» **What is asked**:
In the listing below, locate the line containing "The OpenSCAD and" and the line containing "fret_count + 1)])". Output both of them and every line between, exactly as written, and nothing more.

# Information provided start

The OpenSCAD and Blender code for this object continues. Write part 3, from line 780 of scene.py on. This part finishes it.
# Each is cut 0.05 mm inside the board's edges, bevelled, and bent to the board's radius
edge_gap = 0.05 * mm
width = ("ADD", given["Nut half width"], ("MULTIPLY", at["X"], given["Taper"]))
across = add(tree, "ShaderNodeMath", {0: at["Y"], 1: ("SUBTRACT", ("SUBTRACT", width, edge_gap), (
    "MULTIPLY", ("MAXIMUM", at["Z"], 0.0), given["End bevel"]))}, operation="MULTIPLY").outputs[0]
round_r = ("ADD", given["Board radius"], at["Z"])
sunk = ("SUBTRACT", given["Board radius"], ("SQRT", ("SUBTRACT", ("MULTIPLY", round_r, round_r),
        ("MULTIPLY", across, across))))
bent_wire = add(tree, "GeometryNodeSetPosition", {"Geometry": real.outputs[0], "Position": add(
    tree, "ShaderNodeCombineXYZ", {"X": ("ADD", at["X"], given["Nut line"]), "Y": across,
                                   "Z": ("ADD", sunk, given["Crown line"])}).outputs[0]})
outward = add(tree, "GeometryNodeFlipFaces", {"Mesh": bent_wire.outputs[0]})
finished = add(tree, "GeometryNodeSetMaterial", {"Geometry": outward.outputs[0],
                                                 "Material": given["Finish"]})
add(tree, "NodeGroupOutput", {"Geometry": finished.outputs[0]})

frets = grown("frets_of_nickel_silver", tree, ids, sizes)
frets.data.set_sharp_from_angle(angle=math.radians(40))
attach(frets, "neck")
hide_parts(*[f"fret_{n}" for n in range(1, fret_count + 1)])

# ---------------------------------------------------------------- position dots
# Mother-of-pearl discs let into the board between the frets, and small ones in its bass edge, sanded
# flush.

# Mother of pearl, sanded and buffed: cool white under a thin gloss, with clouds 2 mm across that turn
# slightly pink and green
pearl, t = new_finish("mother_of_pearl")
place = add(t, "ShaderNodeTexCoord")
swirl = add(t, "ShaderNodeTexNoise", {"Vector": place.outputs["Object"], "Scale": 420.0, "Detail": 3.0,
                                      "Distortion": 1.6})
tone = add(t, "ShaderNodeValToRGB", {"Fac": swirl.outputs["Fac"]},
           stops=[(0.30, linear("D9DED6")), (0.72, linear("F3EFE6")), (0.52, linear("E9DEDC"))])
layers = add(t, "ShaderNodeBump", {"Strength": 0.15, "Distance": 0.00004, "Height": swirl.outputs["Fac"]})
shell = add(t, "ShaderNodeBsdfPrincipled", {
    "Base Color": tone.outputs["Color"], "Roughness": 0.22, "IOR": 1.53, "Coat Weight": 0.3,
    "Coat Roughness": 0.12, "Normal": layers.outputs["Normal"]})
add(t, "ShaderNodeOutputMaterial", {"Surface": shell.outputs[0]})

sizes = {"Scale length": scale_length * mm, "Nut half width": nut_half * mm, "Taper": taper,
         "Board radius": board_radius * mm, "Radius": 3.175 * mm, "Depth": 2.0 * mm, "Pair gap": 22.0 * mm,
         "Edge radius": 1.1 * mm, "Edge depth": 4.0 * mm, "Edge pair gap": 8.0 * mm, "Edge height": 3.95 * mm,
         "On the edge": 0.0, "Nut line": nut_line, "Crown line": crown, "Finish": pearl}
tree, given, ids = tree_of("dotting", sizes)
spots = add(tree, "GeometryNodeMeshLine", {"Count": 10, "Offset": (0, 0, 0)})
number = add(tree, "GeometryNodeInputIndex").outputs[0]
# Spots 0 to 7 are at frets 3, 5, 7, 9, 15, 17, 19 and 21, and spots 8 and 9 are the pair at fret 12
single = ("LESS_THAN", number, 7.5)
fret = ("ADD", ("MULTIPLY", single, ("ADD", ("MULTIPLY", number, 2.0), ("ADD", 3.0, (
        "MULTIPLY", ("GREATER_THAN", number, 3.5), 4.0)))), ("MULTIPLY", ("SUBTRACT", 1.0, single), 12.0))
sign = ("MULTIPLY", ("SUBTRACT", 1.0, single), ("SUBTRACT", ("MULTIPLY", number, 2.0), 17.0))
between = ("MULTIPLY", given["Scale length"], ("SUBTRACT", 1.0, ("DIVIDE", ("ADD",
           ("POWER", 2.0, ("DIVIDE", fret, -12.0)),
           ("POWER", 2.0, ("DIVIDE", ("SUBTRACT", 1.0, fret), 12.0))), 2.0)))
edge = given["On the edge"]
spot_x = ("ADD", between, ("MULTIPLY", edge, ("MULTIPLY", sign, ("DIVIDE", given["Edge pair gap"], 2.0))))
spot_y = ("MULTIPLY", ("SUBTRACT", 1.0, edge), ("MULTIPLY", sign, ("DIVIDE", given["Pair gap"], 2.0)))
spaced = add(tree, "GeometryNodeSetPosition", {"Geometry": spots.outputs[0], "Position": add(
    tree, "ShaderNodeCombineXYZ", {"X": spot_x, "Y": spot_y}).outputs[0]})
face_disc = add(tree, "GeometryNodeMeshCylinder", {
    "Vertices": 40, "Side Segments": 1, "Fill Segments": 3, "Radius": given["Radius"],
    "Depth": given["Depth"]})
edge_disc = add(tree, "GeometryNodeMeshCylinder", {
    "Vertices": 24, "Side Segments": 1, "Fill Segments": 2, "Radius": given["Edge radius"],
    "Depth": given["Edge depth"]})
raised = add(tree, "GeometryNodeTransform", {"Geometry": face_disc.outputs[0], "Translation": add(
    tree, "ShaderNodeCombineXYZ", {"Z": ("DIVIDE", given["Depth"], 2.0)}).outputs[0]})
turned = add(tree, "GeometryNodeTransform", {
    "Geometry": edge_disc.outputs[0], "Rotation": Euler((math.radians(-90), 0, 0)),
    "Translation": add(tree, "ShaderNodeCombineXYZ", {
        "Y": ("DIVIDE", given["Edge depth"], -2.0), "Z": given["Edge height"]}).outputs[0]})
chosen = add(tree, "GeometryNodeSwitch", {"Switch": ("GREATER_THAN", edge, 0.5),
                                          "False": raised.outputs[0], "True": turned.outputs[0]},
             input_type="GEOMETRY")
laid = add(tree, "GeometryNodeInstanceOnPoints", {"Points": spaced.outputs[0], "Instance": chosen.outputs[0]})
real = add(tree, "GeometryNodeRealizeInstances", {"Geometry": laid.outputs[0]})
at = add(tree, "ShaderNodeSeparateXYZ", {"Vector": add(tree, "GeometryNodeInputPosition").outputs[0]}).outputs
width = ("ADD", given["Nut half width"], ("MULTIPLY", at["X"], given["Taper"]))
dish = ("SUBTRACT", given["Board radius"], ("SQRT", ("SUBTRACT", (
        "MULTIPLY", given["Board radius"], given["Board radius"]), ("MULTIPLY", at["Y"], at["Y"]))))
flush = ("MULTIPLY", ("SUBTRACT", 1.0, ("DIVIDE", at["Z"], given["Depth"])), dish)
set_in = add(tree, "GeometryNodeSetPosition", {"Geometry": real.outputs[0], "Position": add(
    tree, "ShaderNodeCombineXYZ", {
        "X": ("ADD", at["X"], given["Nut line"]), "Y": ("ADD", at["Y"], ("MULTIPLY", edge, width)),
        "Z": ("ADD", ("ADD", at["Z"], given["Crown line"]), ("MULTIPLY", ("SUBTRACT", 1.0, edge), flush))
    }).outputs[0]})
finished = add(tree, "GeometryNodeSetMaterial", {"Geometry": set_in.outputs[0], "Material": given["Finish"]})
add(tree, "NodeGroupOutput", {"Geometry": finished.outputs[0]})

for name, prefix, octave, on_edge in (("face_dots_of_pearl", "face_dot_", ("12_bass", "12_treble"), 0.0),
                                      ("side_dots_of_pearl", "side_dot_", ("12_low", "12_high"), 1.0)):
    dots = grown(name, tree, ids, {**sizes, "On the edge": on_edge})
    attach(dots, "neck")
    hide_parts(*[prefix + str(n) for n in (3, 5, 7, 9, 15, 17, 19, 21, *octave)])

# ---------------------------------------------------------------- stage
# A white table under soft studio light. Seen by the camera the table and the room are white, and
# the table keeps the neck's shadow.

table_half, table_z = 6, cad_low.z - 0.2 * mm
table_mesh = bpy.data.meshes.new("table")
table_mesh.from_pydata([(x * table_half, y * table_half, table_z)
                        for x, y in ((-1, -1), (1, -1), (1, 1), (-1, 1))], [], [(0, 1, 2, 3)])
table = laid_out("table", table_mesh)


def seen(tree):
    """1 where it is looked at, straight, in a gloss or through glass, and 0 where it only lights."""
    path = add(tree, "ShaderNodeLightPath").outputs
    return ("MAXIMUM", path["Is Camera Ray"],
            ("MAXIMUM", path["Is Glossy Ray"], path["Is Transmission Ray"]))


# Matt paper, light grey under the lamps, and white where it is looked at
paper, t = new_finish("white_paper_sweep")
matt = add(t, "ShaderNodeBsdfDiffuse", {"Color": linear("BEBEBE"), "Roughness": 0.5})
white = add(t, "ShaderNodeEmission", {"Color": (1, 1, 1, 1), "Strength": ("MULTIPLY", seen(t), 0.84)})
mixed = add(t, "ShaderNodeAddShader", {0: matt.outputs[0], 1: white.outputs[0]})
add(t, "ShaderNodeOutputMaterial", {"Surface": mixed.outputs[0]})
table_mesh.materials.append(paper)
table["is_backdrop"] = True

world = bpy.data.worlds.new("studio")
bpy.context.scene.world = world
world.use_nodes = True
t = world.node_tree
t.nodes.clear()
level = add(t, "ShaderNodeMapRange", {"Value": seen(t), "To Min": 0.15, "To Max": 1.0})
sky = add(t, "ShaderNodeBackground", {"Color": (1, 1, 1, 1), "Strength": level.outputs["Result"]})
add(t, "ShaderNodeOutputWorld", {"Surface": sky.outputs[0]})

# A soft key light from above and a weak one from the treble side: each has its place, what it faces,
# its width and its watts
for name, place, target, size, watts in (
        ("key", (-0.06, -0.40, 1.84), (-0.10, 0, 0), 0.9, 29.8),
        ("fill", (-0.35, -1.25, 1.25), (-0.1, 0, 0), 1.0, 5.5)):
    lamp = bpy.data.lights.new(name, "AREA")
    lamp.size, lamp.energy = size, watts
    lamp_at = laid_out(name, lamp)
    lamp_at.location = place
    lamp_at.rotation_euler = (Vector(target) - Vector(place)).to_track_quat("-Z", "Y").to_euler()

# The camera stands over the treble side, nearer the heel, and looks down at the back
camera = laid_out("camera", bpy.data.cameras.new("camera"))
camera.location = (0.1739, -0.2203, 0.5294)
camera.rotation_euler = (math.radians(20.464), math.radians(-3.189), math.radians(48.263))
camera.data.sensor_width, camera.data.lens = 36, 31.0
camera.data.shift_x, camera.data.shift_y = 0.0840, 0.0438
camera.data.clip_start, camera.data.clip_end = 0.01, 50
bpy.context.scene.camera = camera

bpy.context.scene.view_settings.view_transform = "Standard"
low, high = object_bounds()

# Information provided end
# Information provided start

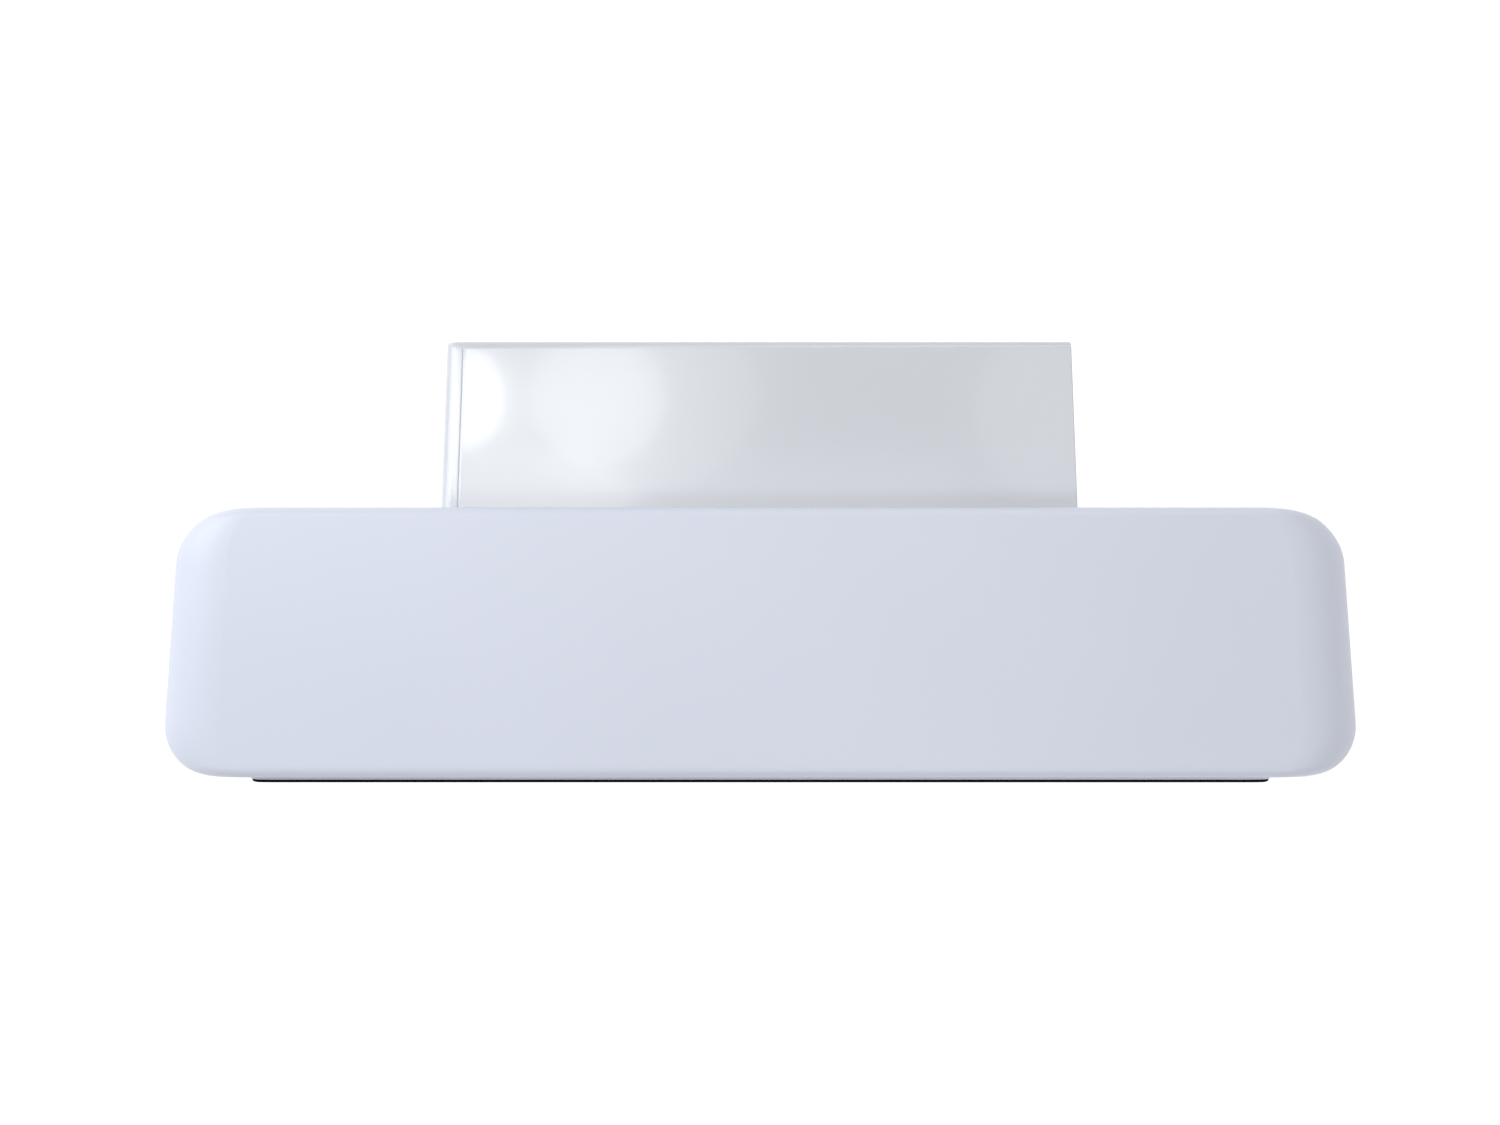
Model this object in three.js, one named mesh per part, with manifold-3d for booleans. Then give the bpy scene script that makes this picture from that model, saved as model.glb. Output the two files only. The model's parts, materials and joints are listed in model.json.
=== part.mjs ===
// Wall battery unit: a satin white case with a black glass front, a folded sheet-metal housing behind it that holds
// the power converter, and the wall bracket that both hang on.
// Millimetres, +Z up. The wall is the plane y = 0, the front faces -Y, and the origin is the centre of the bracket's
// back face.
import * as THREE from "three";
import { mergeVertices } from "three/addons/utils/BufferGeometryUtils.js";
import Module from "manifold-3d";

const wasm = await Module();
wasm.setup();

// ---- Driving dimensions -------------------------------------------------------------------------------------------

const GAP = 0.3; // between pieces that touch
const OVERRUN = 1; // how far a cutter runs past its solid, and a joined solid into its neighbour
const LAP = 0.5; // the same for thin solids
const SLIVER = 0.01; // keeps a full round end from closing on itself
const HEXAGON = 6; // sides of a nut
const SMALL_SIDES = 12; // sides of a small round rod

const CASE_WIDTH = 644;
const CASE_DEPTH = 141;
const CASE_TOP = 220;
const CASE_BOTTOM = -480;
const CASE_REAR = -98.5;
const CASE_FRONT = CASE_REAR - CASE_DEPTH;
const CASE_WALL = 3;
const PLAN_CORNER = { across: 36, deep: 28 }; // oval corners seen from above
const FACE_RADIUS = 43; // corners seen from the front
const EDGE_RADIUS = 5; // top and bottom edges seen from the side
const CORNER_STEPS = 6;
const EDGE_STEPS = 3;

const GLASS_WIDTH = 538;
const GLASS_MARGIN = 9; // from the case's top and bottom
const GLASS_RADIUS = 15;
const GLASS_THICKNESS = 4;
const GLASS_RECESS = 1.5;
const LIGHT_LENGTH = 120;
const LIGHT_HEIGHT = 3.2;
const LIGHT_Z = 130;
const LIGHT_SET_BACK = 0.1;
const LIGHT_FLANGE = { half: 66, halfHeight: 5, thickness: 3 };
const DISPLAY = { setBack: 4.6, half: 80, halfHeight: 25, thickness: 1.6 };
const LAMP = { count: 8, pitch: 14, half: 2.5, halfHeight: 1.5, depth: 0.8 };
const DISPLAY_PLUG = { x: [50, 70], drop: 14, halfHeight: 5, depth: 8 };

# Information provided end

» **Correct response**:
The OpenSCAD and Blender code for this object continues. Write part 3, from line 780 of scene.py on. This part finishes it.
# Each is cut 0.05 mm inside the board's edges, bevelled, and bent to the board's radius
edge_gap = 0.05 * mm
width = ("ADD", given["Nut half width"], ("MULTIPLY", at["X"], given["Taper"]))
across = add(tree, "ShaderNodeMath", {0: at["Y"], 1: ("SUBTRACT", ("SUBTRACT", width, edge_gap), (
    "MULTIPLY", ("MAXIMUM", at["Z"], 0.0), given["End bevel"]))}, operation="MULTIPLY").outputs[0]
round_r = ("ADD", given["Board radius"], at["Z"])
sunk = ("SUBTRACT", given["Board radius"], ("SQRT", ("SUBTRACT", ("MULTIPLY", round_r, round_r),
        ("MULTIPLY", across, across))))
bent_wire = add(tree, "GeometryNodeSetPosition", {"Geometry": real.outputs[0], "Position": add(
    tree, "ShaderNodeCombineXYZ", {"X": ("ADD", at["X"], given["Nut line"]), "Y": across,
                                   "Z": ("ADD", sunk, given["Crown line"])}).outputs[0]})
outward = add(tree, "GeometryNodeFlipFaces", {"Mesh": bent_wire.outputs[0]})
finished = add(tree, "GeometryNodeSetMaterial", {"Geometry": outward.outputs[0],
                                                 "Material": given["Finish"]})
add(tree, "NodeGroupOutput", {"Geometry": finished.outputs[0]})

frets = grown("frets_of_nickel_silver", tree, ids, sizes)
frets.data.set_sharp_from_angle(angle=math.radians(40))
attach(frets, "neck")
hide_parts(*[f"fret_{n}" for n in range(1, fret_count + 1)])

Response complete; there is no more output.